Os ministros da Sexta Turma do Superior Tribunal de Justiça (STJ) anularam a colaboração premiada do advogado Sacha Reck (foto), que delatou e entregou provas, em uma investigação criminal, contra a empresa para qual trabalhava, a companhia de transportes coletivos Pérola do Oeste – investigada pela Operação Riquixá por suposta participação em fraudes em licitações de concessão do serviço público de transporte no Paraná. Com a derrubada do acordo, todas as provas decorrentes dele são invalidadas.
O entendimento fixado pelo colegiado é o de que são inadmissíveis provas decorrentes de acordo de colaboração premiada firmado com violação do sigilo profissional de advogado. Por maioria de votos, os ministros seguiram o posicionamento do relator Sebastião Reis Junior, que entendeu que o advogado não poderia ter quebrado seu sigilo profissional. Segundo o magistrado, tal ‘ônus’ não pode ser superado nem em caso de investigação, sob pena de se fragilizar o ‘amplo direito de defesa’.
A decisão foi tomada no bojo de um recurso impetrado por dois ex-administradores da empresa de transportes coletivos. Eles pediram ao STJ que anulasse a colaboração do advogado, que foi fechada após Reck ser denunciado e preso, em 2016. Após o Ministério Público do Paraná fechar o cerco ao advogado, ele decidiu fechar uma delação – a qual implicou na abertura de novas frentes de investigação e também no acréscimo dos nomes dos dois empresários na denúncia da Promotoria.
O relator Sebastião Reis Junior reconheceu a possibilidade de os empresários delatados questionarem a colaboração premiada fechada pelo advogado, considerando que o acordo acaba por afetar, de forma negativa, seus direitos.
A avaliação do ministro é a de que o Código de Ética da Advocacia não autoriza que um advogado quebre o sigilo profissional para atenuar sua própria pena, em um processo no qual ele e seu cliente são investigados. Segundo o magistrado, as únicas brechas para uma eventual quebra do sigilo são casos de grave ameaça ao direito à vida, à honra, ou ‘quando o advogado for afrontado pelo cliente e, em defesa própria, tenha que revelar segredo – porém, sempre restrito ao interesse da causa’.
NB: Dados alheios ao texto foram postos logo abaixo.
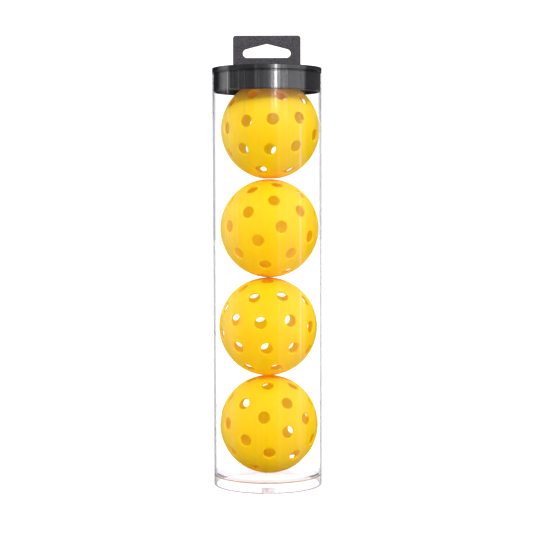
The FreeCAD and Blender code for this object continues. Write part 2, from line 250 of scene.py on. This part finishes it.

“Ao delatar, o advogado que oferece informações obtidas exclusivamente em razão de sua atuação profissional não está defendendo sua vida ou a de terceiros; nem sua honra (afinal, confessa não só um crime como a sua participação em organização criminosa); nem está agindo em razão de afronta do próprio cliente (ao contrário), nem em defesa própria (não está usando as informações sigilosas para se defender, para provar sua inocência em razão de acusação sofrida, mas sim para atenuar sua pena)”, afirmou.
O ministro citou precedente da Quinta Turma que viu ilegalidade na conduta de um advogado que não era alvo de investigação, mas delatou a empresa para a qual prestou serviços.
O ministro Rogerio Schietti Cruz abriu divergência e restou vencido no julgamento. Ele apontou momentos diferentes da conduta do delator: um relacionado a sua contratação e os fatos descritos na acusação, no qual, segundo o ministro, não há notícia de atuação antiética ou delituosa; e outro pelo qual o advogado foi denunciado, quando ele passou a integrar a suposta organização criminosa.
Para o ministro, o sigilo profissional não alcança o período em que haveria a participação ativa do advogado na suposta quadrilha.
“Não pode servir de escudo para acobertar a prática de crimes por profissionais que detenham esse dever, impedindo-os de confessar, delatar ou mesmo colaborar com o Estado para revelar o cenário criminoso de que não apenas tiveram conhecimento, mas também efetivamente participaram”, ponderou.